Newton versus Lagrange: Two Rival Interpretations of Spacetime

The conflict between the Newtonian and the Leibnizian picture of spacetime is well-known and widely discussed in the literature. However, two competing metaphysical pictures of spacetime have not been addressed so far: The Newtonian and the Lagrangian pictures. According to the Newtonian picture, spacetime can be considered as the time evolution of a spatial hypersurface. According to the Lagrangian picture, spacetime is a unified whole that can be examined in an all-at-once manner, and its (temporal) evolution is not meaningful, except locally or quasi-locally. Although the Newtonian picture has been the dominant metaphysical picture since Newton's time, our explicit familiarity with these two competing pictures is recent.

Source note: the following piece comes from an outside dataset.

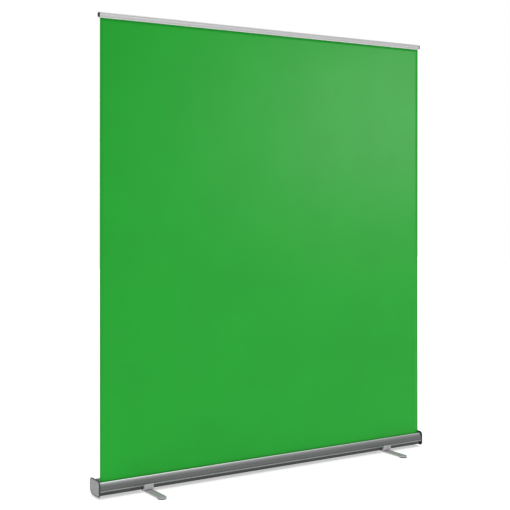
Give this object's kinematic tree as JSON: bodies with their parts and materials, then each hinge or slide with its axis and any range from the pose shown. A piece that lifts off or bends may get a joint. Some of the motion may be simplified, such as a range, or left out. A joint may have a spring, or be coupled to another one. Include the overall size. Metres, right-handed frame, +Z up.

It is rooted in Smolin's criticism of modern cosmology and Wharton's research on the foundations of quantum mechanics. Here, we describe the views of Smolin and Wharton, then we will argue that two famous formulations of general relativity, namely the Hamiltonian formulation and the Lagrangian formulation, require the Newtonian and the Lagrangian picture, respectively. Also, we will argue that: (1) the Lagrangian picture is more compatible with the philosophy of relativity theory than the Newtonian picture, while the Newtonian picture is only acceptable for practical and computational purposes. And, (2) the Lagrangian picture is universal and applicable to any spacetime, while the Newtonian picture can only be used for certain spacetimes. Therefore, the Lagrangian picture is a more plausible metaphysical picture than the Newtonian.